- Provided information -
****

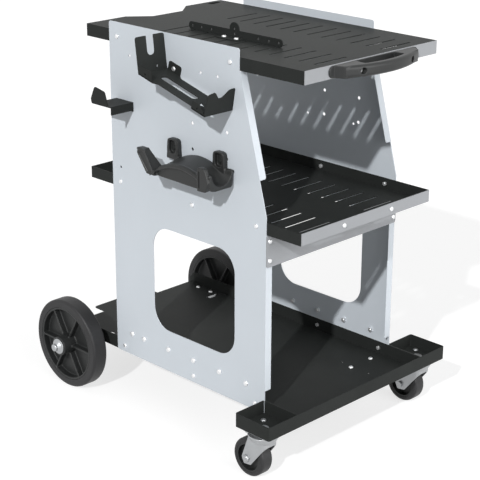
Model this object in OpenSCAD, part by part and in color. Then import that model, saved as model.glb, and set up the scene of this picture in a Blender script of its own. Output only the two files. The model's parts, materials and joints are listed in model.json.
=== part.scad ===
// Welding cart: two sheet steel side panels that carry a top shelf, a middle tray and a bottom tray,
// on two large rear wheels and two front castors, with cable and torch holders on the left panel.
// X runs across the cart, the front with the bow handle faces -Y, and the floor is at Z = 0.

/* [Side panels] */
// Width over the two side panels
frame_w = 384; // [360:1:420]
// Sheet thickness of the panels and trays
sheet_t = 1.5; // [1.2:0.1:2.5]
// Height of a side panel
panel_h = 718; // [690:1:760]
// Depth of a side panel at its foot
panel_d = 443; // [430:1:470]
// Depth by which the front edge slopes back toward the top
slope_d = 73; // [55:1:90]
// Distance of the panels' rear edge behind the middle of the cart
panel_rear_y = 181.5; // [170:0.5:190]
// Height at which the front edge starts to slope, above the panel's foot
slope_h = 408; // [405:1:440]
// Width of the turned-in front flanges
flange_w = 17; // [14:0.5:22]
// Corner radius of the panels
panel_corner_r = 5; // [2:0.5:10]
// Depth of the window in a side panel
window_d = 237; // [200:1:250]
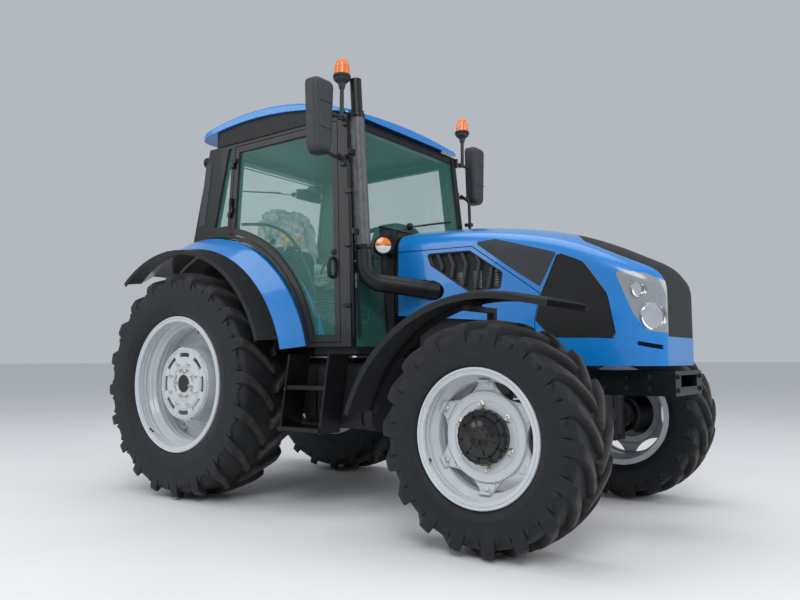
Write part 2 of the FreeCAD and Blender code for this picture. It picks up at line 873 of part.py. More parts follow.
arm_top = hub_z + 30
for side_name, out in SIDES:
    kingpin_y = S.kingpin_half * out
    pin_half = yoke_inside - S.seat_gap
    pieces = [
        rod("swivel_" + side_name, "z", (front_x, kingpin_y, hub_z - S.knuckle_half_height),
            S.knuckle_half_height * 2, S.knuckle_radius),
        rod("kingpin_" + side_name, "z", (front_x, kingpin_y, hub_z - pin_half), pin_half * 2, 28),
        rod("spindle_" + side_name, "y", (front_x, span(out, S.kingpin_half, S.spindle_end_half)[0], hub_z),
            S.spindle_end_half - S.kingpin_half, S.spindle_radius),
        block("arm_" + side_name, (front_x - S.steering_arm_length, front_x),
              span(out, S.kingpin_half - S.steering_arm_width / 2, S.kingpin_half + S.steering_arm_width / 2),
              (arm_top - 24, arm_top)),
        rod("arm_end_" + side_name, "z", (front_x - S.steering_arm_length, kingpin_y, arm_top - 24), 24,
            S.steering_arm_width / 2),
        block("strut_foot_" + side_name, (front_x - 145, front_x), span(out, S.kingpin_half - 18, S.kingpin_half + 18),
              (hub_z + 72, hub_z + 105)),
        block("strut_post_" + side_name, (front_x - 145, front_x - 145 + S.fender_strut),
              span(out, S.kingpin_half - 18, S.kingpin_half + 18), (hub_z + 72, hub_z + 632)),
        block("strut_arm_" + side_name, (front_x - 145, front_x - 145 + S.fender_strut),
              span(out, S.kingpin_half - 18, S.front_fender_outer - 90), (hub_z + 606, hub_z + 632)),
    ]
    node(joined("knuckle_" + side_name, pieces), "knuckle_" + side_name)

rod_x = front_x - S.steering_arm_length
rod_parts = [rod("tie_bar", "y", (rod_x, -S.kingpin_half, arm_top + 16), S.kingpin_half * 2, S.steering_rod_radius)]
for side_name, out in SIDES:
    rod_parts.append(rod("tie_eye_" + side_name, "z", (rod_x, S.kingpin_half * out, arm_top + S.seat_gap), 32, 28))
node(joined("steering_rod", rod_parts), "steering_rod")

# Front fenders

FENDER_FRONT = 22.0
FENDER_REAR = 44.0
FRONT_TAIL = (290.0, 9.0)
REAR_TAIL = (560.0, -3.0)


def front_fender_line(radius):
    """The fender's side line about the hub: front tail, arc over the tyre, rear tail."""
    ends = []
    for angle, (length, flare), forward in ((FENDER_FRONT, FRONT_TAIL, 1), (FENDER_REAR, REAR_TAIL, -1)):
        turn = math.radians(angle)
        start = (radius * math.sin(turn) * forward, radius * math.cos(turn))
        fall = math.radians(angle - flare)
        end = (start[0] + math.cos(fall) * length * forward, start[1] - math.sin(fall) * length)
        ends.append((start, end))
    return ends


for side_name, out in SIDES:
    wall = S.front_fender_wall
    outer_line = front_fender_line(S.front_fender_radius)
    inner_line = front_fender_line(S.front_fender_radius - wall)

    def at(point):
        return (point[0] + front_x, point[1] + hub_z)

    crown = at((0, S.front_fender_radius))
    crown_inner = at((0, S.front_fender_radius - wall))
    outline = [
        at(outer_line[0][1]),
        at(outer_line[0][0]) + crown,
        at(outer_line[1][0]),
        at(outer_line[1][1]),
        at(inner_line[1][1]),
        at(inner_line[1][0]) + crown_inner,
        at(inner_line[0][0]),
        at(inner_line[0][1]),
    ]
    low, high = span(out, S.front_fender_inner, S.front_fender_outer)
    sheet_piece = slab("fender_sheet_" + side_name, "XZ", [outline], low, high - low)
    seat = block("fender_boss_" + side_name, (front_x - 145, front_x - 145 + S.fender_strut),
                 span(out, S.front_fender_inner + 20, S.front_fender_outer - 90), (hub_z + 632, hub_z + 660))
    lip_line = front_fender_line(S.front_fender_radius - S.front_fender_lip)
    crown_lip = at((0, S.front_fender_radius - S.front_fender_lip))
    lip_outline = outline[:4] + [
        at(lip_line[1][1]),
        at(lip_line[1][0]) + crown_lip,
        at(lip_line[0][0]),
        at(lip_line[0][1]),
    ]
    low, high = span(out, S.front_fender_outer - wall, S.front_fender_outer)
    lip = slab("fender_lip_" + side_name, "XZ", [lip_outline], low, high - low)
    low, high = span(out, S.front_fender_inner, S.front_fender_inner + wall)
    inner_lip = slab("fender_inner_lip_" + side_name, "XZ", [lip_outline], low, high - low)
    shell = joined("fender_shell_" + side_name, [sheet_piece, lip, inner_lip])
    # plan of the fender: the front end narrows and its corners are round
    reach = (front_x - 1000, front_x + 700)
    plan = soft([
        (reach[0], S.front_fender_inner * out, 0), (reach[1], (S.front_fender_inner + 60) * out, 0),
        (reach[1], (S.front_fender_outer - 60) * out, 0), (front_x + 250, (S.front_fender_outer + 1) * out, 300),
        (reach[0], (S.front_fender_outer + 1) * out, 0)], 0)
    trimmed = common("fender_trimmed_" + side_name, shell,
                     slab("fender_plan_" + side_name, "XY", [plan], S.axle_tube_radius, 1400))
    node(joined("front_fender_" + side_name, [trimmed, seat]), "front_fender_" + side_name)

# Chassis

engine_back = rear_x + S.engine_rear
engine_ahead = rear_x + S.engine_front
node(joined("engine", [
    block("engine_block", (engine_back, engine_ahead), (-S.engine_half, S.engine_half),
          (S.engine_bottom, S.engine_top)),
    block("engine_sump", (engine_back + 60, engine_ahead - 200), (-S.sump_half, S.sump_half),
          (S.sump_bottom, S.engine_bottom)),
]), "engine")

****

- What the task asks -
Restate the listing above word for word.

- Answer to this problem -
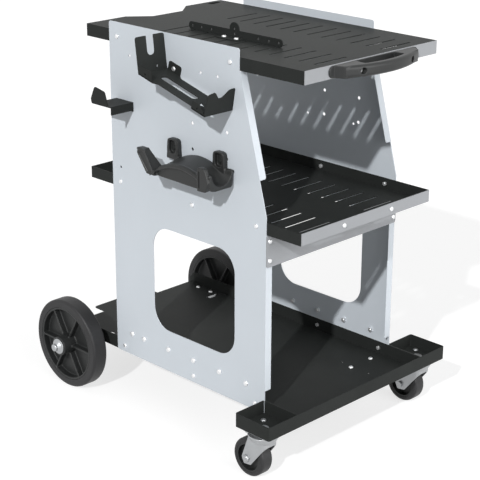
Model this object in OpenSCAD, part by part and in color. Then import that model, saved as model.glb, and set up the scene of this picture in a Blender script of its own. Output only the two files. The model's parts, materials and joints are listed in model.json.
=== part.scad ===
// Welding cart: two sheet steel side panels that carry a top shelf, a middle tray and a bottom tray,
// on two large rear wheels and two front castors, with cable and torch holders on the left panel.
// X runs across the cart, the front with the bow handle faces -Y, and the floor is at Z = 0.

/* [Side panels] */
// Width over the two side panels
frame_w = 384; // [360:1:420]
// Sheet thickness of the panels and trays
sheet_t = 1.5; // [1.2:0.1:2.5]
// Height of a side panel
panel_h = 718; // [690:1:760]
// Depth of a side panel at its foot
panel_d = 443; // [430:1:470]
// Depth by which the front edge slopes back toward the top
slope_d = 73; // [55:1:90]
// Distance of the panels' rear edge behind the middle of the cart
panel_rear_y = 181.5; // [170:0.5:190]
// Height at which the front edge starts to slope, above the panel's foot
slope_h = 408; // [405:1:440]
// Width of the turned-in front flanges
flange_w = 17; // [14:0.5:22]
// Corner radius of the panels
panel_corner_r = 5; // [2:0.5:10]
// Depth of the window in a side panel
window_d = 237; // [200:1:250]
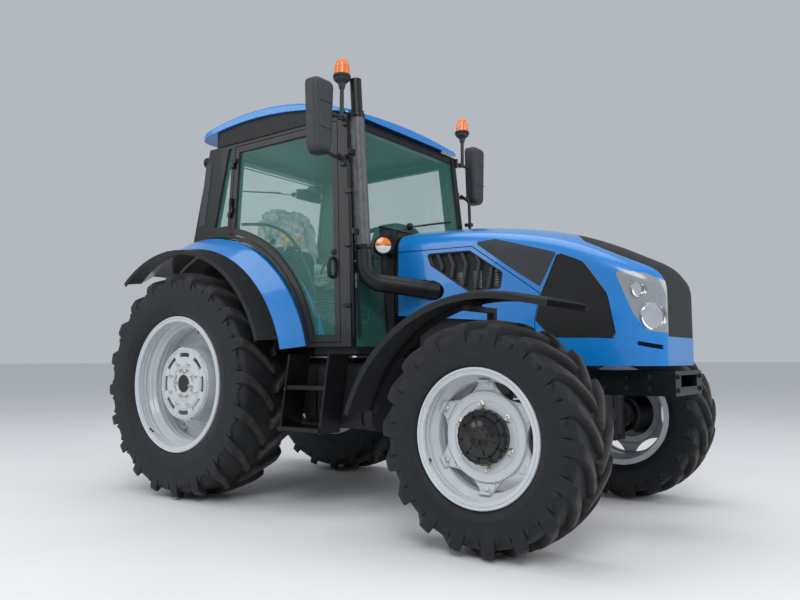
Write part 2 of the FreeCAD and Blender code for this picture. It picks up at line 873 of part.py. More parts follow.
arm_top = hub_z + 30
for side_name, out in SIDES:
    kingpin_y = S.kingpin_half * out
    pin_half = yoke_inside - S.seat_gap
    pieces = [
        rod("swivel_" + side_name, "z", (front_x, kingpin_y, hub_z - S.knuckle_half_height),
            S.knuckle_half_height * 2, S.knuckle_radius),
        rod("kingpin_" + side_name, "z", (front_x, kingpin_y, hub_z - pin_half), pin_half * 2, 28),
        rod("spindle_" + side_name, "y", (front_x, span(out, S.kingpin_half, S.spindle_end_half)[0], hub_z),
            S.spindle_end_half - S.kingpin_half, S.spindle_radius),
        block("arm_" + side_name, (front_x - S.steering_arm_length, front_x),
              span(out, S.kingpin_half - S.steering_arm_width / 2, S.kingpin_half + S.steering_arm_width / 2),
              (arm_top - 24, arm_top)),
        rod("arm_end_" + side_name, "z", (front_x - S.steering_arm_length, kingpin_y, arm_top - 24), 24,
            S.steering_arm_width / 2),
        block("strut_foot_" + side_name, (front_x - 145, front_x), span(out, S.kingpin_half - 18, S.kingpin_half + 18),
              (hub_z + 72, hub_z + 105)),
        block("strut_post_" + side_name, (front_x - 145, front_x - 145 + S.fender_strut),
              span(out, S.kingpin_half - 18, S.kingpin_half + 18), (hub_z + 72, hub_z + 632)),
        block("strut_arm_" + side_name, (front_x - 145, front_x - 145 + S.fender_strut),
              span(out, S.kingpin_half - 18, S.front_fender_outer - 90), (hub_z + 606, hub_z + 632)),
    ]
    node(joined("knuckle_" + side_name, pieces), "knuckle_" + side_name)

rod_x = front_x - S.steering_arm_length
rod_parts = [rod("tie_bar", "y", (rod_x, -S.kingpin_half, arm_top + 16), S.kingpin_half * 2, S.steering_rod_radius)]
for side_name, out in SIDES:
    rod_parts.append(rod("tie_eye_" + side_name, "z", (rod_x, S.kingpin_half * out, arm_top + S.seat_gap), 32, 28))
node(joined("steering_rod", rod_parts), "steering_rod")

# Front fenders

FENDER_FRONT = 22.0
FENDER_REAR = 44.0
FRONT_TAIL = (290.0, 9.0)
REAR_TAIL = (560.0, -3.0)


def front_fender_line(radius):
    """The fender's side line about the hub: front tail, arc over the tyre, rear tail."""
    ends = []
    for angle, (length, flare), forward in ((FENDER_FRONT, FRONT_TAIL, 1), (FENDER_REAR, REAR_TAIL, -1)):
        turn = math.radians(angle)
        start = (radius * math.sin(turn) * forward, radius * math.cos(turn))
        fall = math.radians(angle - flare)
        end = (start[0] + math.cos(fall) * length * forward, start[1] - math.sin(fall) * length)
        ends.append((start, end))
    return ends


for side_name, out in SIDES:
    wall = S.front_fender_wall
    outer_line = front_fender_line(S.front_fender_radius)
    inner_line = front_fender_line(S.front_fender_radius - wall)

    def at(point):
        return (point[0] + front_x, point[1] + hub_z)

    crown = at((0, S.front_fender_radius))
    crown_inner = at((0, S.front_fender_radius - wall))
    outline = [
        at(outer_line[0][1]),
        at(outer_line[0][0]) + crown,
        at(outer_line[1][0]),
        at(outer_line[1][1]),
        at(inner_line[1][1]),
        at(inner_line[1][0]) + crown_inner,
        at(inner_line[0][0]),
        at(inner_line[0][1]),
    ]
    low, high = span(out, S.front_fender_inner, S.front_fender_outer)
    sheet_piece = slab("fender_sheet_" + side_name, "XZ", [outline], low, high - low)
    seat = block("fender_boss_" + side_name, (front_x - 145, front_x - 145 + S.fender_strut),
                 span(out, S.front_fender_inner + 20, S.front_fender_outer - 90), (hub_z + 632, hub_z + 660))
    lip_line = front_fender_line(S.front_fender_radius - S.front_fender_lip)
    crown_lip = at((0, S.front_fender_radius - S.front_fender_lip))
    lip_outline = outline[:4] + [
        at(lip_line[1][1]),
        at(lip_line[1][0]) + crown_lip,
        at(lip_line[0][0]),
        at(lip_line[0][1]),
    ]
    low, high = span(out, S.front_fender_outer - wall, S.front_fender_outer)
    lip = slab("fender_lip_" + side_name, "XZ", [lip_outline], low, high - low)
    low, high = span(out, S.front_fender_inner, S.front_fender_inner + wall)
    inner_lip = slab("fender_inner_lip_" + side_name, "XZ", [lip_outline], low, high - low)
    shell = joined("fender_shell_" + side_name, [sheet_piece, lip, inner_lip])
    # plan of the fender: the front end narrows and its corners are round
    reach = (front_x - 1000, front_x + 700)
    plan = soft([
        (reach[0], S.front_fender_inner * out, 0), (reach[1], (S.front_fender_inner + 60) * out, 0),
        (reach[1], (S.front_fender_outer - 60) * out, 0), (front_x + 250, (S.front_fender_outer + 1) * out, 300),
        (reach[0], (S.front_fender_outer + 1) * out, 0)], 0)
    trimmed = common("fender_trimmed_" + side_name, shell,
                     slab("fender_plan_" + side_name, "XY", [plan], S.axle_tube_radius, 1400))
    node(joined("front_fender_" + side_name, [trimmed, seat]), "front_fender_" + side_name)

# Chassis

engine_back = rear_x + S.engine_rear
engine_ahead = rear_x + S.engine_front
node(joined("engine", [
    block("engine_block", (engine_back, engine_ahead), (-S.engine_half, S.engine_half),
          (S.engine_bottom, S.engine_top)),
    block("engine_sump", (engine_back + 60, engine_ahead - 200), (-S.sump_half, S.sump_half),
          (S.sump_bottom, S.engine_bottom)),
]), "engine")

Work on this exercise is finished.